Pursuant to 28 U.S.C. § 2244(d)(1), a one-year period of limitations applies to an application for a writ of habeas corpus by a person in custody pursuant to a judgment of a State court. The limitation period shall run from the latest of-

(A) the date on which the judgment became final by the conclusion of direct review or the expiration of the time for seeking such review;

(B) the date on which the impediment to filing an application created by State action in violation of the Constitution or laws of the United States is removed, if the applicant was prevented from filing by such State action;

(C) the date on which the constitutional right asserted was initially recognized by the [United States] Supreme Court, if the right has been newly recognized by the Supreme Court and made retroactively applicable to cases on collateral review; or

(D) the date on which the factual predicate of the claim or claims presented could have been discovered through the exercise of due diligence.

28 U.S.C. § 2244(d)(1).

Where a habeas petitioner does not file a timely state court appeal, the one-year limitations period begins to run when the time to file a state court appeal expires.
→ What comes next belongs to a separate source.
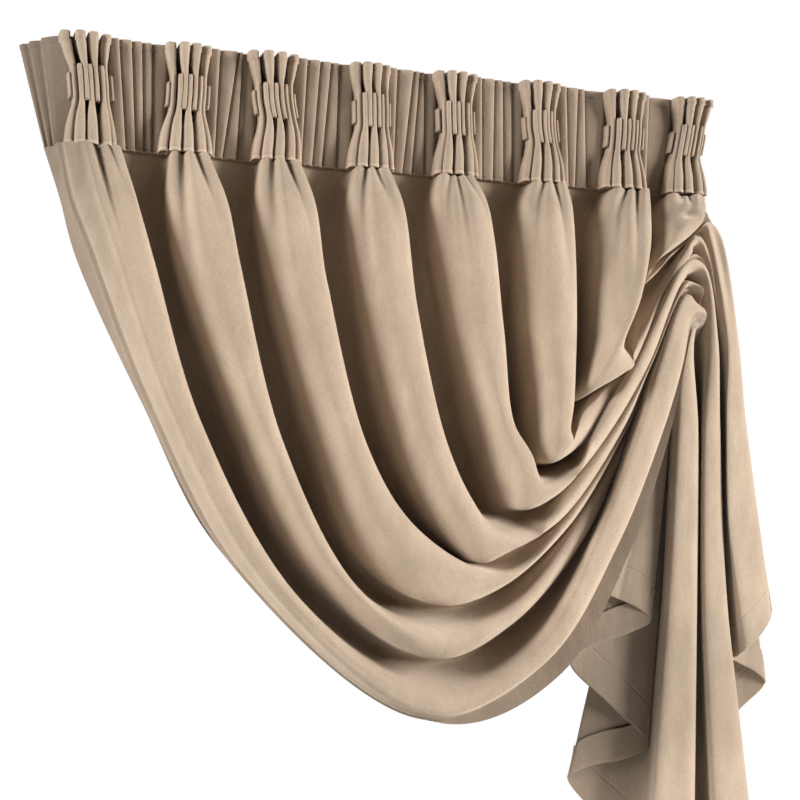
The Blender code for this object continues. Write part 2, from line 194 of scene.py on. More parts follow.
FAN_DEPTH = {
    "leading_edge": (-76, -70, -65, -61, -57),
    "lip_1": (-98, -92, -84, -73, -61),
    "crest_1": (-106, -98, -89, -78, -65),
    "valley_2": (-46, -34, -26, -22, -28),
    "foot_2": (-60, -46, -36, -28, -32),
    "lip_2": (-86, -66, -50, -40, -38),
    "crest_2": (-97, -79, -56, -43, -40),
    "valley_3": (-56, -58, -46, -38, -36),
    "foot_3": (-66, -64, -52, -44, -40),
    "lip_3": (-85, -76, -64, -57, -47),
    "crest_3": (-100, -86, -71, -61, -50),
    "valley_4": (-66, -74, -68, -59, -48),
    "foot_4": (-74, -77, -70, -60, -50),
    "lip_4": (-92, -86, -78, -67, -55),
    "crest_4": (-102, -94, -84, -73, -61),
    "valley_5": (-60, -70, -74, -66, -52),
    "foot_5": (-70, -76, -77, -68, -54),
    "lip_5": (-96, -92, -87, -77, -60),
    "crest_5": (-106, -100, -94, -83, -67),
    "valley_6": (-50, -50, -50, -48, -44),
    "foot_6": (-60, -58, -56, -52, -48),
    "lip_6": (-88, -80, -72, -64, -56),
    "crest_6": (-92, -84, -74, -66, -58),
    "valley_7": (-56, -60, -64, -60, -50),
    "foot_7": (-64, -66, -69, -65, -54),
    "lip_7": (-84, -80, -75, -69, -58),
    "crest_7": (-84, -76, -70, -66, -59),
    "valley_8": (-30, -36, -40, -40, -36),
    "foot_8": (-36, -42, -46, -46, -40),
    "lip_8": (-62, -66, -64, -60, -54),
    "crest_8": (-48, -48, -48, -50, -50),
    "right_edge": (-38, -40, -42, -44, -46),
}

# Where the rolled edge meets the first fold, and how deep the groove between them is

EDGE_FOOT_SHARE = (0.88, 0.88, 0.88, 0.88, 0.88, 0.95, 1.18, 1.18, 1.12, 1.0, 0.95)
EDGE_FOOT_DEPTH = (-10, -28, -40, -52, -68, -99, -68, -62, -58, -56, -54)

# Where a valley and the foot of the next fold lie between two folds, and where and how far a brow stands out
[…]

See Bethea v. Girdich, 293 F.3d 577, 578 (2d Cir. 2002).

Under New York law, the time to file a notice of appeal expires thirty days "after imposition of sentence." New York Crim. Proc. L. § 460.10(1)(a); see Bethea, 293 F.3d at 578. In this case, the one-year limitations period began to run on November 12, 2005, thirty days after petitioner's October 13 sentencing, and ended one year later (November 12, 2006). Simply stated, petitioner's habeas petition was filed nearly two years after his conviction became final. Petitioner's motion for permission to file a late appeal in state court, dated April 27, 2008, had no effect on the limitation as the period had already expired on November 12, 2006, nearly one and one-half years earlier. A "motion to file a late notice of appeal in state court does not 'restart' or alter the limitations period." Plasencia v. Barkley, No. 05-CV-1722 (SLT)(LB), 2008 WL 4185879, *2 (E.D.N.Y. Sept. 9, 2008) (citing Bethea, 293 F.3d at 579). The petition, therefore, is clearly untimely.

Equitable Tolling

An untimely petition will be dismissed unless the petitioner has presented any basis for the equitable tolling of the statute of limitations. To meet this burden, a petitioner must establish "(1) that he has been pursuing his rights diligently, and (2) that some extraordinary circumstance stood in his way." Pace v. DiGuglielmo, 544 U.S. 408, 418 (2005). Stated another way, the petitioner must demonstrate that there is "a causal relationship between the extraordinary circumstances on which the claim for equitable tolling rests and the lateness of his filing, a demonstration that cannot be made if the petitioner, acting with reasonable diligence, could have filed on time notwithstanding the extraordinary circumstances." Valverde v. Stinson, 224 F.3d 129, 134 (2d Cir. 2000) (internal citations omitted). "The term 'extraordinary' does not refer to the uniqueness of the petitioner's circumstances, but rather how severe an obstacle it is for the prisoner endeavoring to comply with AEDPA's limitations period." Bolarinwa v. Williams, 593 F.3d 226, 231-32 (2d Cir. 2010) (internal quotation marks omitted)

Here, the only reason petitioner offers for his late filing is that he was "housed in the Attica Correctional Facility and was to[o] scar[ed] to let anyone know [his] crime." Pet. ¶ 11(d). This does not constitute an extraordinary circumstance, and petitioner's two and a-half year delay in attempting to appeal his conviction does not demonstrate that he acted with reasonable diligence. While petitioner contends that his counsel was ineffective, he does not claim that counsel was responsible for his late filing. Moreover, a petitioner's pro se status does not warrant equitable tolling. Smith v. McGinnis, 208 F.3d 13, 18 (2d Cir.), cert. denied, 531 U.S. 840 (2000). Accordingly, the petition must be dismissed as untimely. See Vasile v. Herbert, No. 00Civ.7338(LMM), 2001 WL 1029404 (S.D.N.Y. Sept. 6, 2001) (granting 12(b)(6) motion to dismiss habeas petition on statute of limitations grounds); Denis v. David, No. 02 Civ. 7414(RWS), 2003 WL 21032010 (S.D.N.Y. May 6, 2003) (same).

IV. Conclusion

For the reasons set forth above, the Court finds that the statute of limitations has expired and there is no basis for equitable tolling. Accordingly, respondent's motion to dismiss is granted, and the habeas petition is dismissed as time-barred. A certificate of appealability shall not issue because petitioner has not made a substantial showing of the denial of a constitutional right. See 28 U.S.C. § 2253(c)(2); Lucidore v. New York State Div. of Parole, 209 F.3d 107, 112-13 (2d Cir.2000). The Court certifies pursuant to 28 U.S.C. § 1915(a) that any appeal from a judgment denying the instant petition would not be taken in good faith. Coppedge v. United States, 369 U.S. 438, 82 S.Ct. 917, 8 L.Ed.2d 21 (1962).